* Exercise:
Wherever a line below holds the word "scene", copy that line.

* Source material:
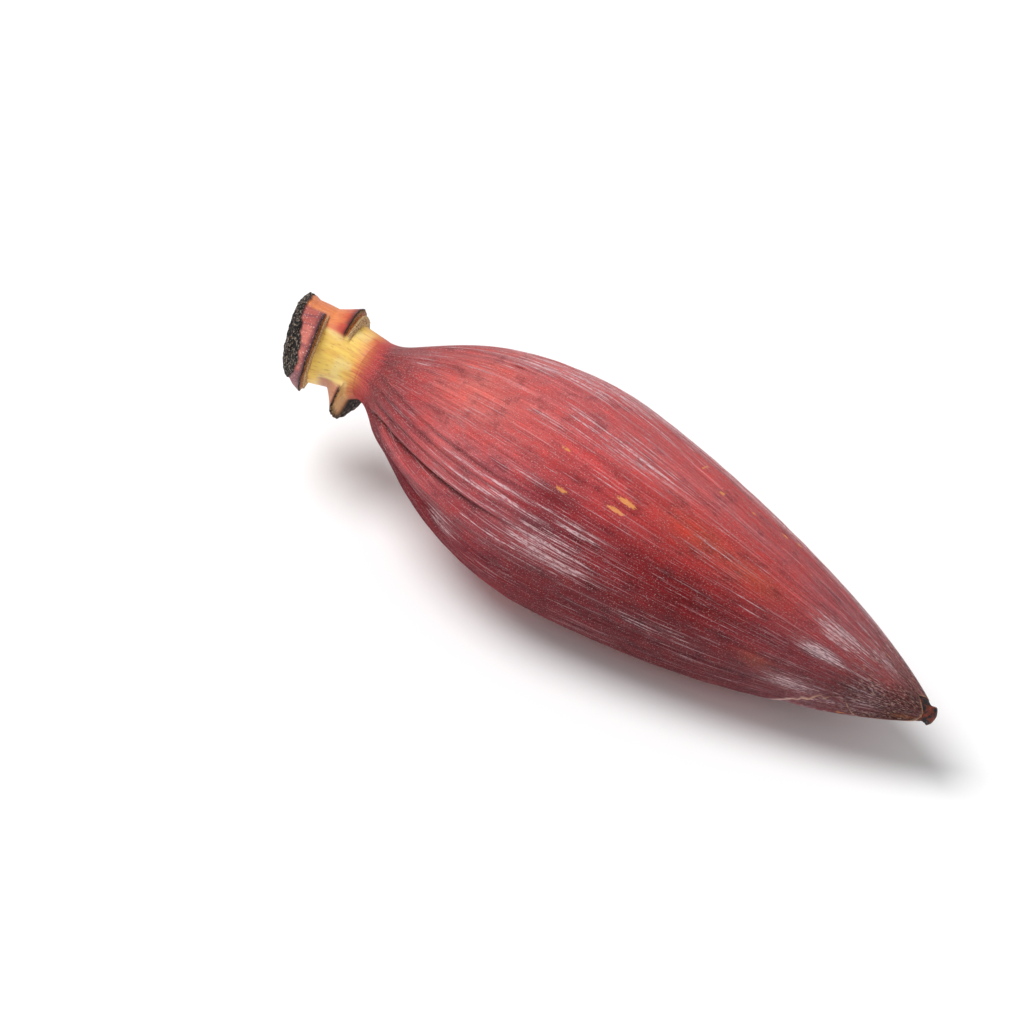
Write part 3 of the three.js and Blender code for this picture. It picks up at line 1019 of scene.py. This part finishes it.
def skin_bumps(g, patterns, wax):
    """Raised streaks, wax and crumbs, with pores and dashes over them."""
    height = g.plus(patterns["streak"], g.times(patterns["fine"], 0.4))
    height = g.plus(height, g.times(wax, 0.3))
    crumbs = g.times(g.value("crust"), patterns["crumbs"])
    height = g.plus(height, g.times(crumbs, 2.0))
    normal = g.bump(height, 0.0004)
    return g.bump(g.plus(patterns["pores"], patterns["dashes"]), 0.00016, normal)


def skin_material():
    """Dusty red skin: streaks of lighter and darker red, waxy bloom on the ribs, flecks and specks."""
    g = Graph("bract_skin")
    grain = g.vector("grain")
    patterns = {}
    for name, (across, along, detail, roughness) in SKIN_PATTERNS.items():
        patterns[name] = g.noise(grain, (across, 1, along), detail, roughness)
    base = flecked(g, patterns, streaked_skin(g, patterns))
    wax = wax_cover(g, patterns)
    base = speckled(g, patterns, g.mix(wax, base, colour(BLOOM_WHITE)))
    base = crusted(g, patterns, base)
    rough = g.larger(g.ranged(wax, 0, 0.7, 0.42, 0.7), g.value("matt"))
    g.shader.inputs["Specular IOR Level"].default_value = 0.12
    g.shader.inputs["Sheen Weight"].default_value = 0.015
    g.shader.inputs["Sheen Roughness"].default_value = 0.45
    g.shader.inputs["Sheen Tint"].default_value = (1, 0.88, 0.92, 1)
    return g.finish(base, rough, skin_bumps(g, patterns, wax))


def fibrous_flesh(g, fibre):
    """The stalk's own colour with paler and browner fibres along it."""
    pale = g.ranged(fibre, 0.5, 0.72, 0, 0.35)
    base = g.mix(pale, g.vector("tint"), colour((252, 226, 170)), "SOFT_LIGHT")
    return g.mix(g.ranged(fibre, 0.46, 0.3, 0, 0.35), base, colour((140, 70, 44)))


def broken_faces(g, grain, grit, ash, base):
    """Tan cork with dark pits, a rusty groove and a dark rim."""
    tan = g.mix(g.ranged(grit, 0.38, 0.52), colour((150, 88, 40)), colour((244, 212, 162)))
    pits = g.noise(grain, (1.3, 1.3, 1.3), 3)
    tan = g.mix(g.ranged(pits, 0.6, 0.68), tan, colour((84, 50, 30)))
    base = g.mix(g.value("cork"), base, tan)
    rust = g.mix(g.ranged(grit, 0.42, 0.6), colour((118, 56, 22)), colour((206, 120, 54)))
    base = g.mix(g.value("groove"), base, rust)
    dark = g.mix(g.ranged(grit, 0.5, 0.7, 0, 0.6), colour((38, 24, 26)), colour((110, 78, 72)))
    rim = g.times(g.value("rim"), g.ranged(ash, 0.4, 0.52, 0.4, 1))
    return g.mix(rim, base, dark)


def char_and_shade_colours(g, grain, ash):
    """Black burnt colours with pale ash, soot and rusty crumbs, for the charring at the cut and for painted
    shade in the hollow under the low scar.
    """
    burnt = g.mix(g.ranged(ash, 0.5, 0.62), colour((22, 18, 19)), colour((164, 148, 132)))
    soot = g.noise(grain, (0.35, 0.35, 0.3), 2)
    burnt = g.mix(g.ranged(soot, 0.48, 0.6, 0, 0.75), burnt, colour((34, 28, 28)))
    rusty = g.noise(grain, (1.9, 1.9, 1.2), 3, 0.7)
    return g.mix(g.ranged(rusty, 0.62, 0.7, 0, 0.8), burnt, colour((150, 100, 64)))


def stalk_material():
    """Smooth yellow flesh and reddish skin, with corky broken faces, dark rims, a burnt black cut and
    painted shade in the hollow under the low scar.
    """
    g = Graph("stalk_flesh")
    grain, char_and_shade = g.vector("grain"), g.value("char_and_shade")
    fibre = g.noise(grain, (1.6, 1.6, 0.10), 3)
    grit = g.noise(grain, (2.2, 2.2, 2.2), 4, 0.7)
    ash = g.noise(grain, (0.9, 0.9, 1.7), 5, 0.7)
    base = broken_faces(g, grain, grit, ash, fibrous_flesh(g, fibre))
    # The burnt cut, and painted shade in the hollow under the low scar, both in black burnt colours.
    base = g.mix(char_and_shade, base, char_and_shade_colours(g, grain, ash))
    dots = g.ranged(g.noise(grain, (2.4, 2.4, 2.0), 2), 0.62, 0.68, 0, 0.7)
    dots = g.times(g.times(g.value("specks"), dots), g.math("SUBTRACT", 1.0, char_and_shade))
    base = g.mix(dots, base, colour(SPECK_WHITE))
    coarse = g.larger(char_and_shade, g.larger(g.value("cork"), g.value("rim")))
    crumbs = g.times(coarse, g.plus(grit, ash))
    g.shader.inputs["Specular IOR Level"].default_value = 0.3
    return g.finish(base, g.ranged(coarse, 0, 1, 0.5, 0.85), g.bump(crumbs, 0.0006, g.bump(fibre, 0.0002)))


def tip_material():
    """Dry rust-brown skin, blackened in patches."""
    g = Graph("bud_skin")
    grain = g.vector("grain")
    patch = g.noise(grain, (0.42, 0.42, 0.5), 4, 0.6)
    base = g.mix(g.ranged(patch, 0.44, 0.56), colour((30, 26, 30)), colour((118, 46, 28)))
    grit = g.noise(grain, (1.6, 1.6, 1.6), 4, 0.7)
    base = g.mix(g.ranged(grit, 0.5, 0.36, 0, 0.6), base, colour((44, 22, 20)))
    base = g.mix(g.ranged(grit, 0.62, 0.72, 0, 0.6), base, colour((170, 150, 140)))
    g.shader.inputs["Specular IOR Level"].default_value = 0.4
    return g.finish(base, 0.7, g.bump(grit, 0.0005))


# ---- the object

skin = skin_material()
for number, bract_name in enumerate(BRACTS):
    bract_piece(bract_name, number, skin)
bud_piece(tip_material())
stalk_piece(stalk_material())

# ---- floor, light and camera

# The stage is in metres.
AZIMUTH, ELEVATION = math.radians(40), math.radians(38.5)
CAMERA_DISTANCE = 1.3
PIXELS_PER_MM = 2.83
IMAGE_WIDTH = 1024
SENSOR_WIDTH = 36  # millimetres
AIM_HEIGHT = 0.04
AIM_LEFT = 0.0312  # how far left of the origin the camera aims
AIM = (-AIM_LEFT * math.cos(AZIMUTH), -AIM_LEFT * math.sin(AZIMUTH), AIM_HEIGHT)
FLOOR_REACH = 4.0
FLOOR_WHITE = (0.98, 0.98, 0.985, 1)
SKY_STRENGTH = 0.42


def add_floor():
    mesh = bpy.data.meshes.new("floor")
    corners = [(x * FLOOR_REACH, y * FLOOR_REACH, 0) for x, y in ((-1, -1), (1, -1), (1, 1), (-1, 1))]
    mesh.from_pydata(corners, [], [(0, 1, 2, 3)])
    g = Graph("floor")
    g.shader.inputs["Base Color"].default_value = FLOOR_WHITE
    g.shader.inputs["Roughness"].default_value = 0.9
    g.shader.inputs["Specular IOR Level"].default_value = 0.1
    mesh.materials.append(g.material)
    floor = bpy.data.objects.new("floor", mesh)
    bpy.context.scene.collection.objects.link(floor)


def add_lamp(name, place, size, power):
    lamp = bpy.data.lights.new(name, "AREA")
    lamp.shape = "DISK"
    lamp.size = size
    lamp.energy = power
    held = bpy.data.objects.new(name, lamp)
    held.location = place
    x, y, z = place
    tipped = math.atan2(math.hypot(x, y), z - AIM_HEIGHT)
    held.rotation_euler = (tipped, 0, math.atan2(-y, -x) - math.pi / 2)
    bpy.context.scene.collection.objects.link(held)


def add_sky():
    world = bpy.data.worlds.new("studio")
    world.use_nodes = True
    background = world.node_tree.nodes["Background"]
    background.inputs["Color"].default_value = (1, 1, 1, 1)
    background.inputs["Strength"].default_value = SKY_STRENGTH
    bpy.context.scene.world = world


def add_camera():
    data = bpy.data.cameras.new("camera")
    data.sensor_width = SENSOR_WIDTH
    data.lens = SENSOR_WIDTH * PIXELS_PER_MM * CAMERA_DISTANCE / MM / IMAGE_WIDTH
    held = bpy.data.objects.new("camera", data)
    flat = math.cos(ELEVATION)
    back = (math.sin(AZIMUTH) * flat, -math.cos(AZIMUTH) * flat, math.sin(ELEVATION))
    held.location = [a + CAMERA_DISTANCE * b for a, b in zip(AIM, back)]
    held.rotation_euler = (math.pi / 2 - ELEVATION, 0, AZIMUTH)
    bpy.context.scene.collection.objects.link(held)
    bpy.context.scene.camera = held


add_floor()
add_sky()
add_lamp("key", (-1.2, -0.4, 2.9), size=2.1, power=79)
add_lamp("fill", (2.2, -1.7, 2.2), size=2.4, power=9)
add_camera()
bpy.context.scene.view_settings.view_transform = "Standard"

* The solution:
Write part 3 of the three.js and Blender code for this picture. It picks up at line 1019 of scene.py. This part finishes it.
    bpy.context.scene.collection.objects.link(floor)
    bpy.context.scene.collection.objects.link(held)
    bpy.context.scene.world = world
    bpy.context.scene.collection.objects.link(held)
    bpy.context.scene.camera = held
bpy.context.scene.view_settings.view_transform = "Standard"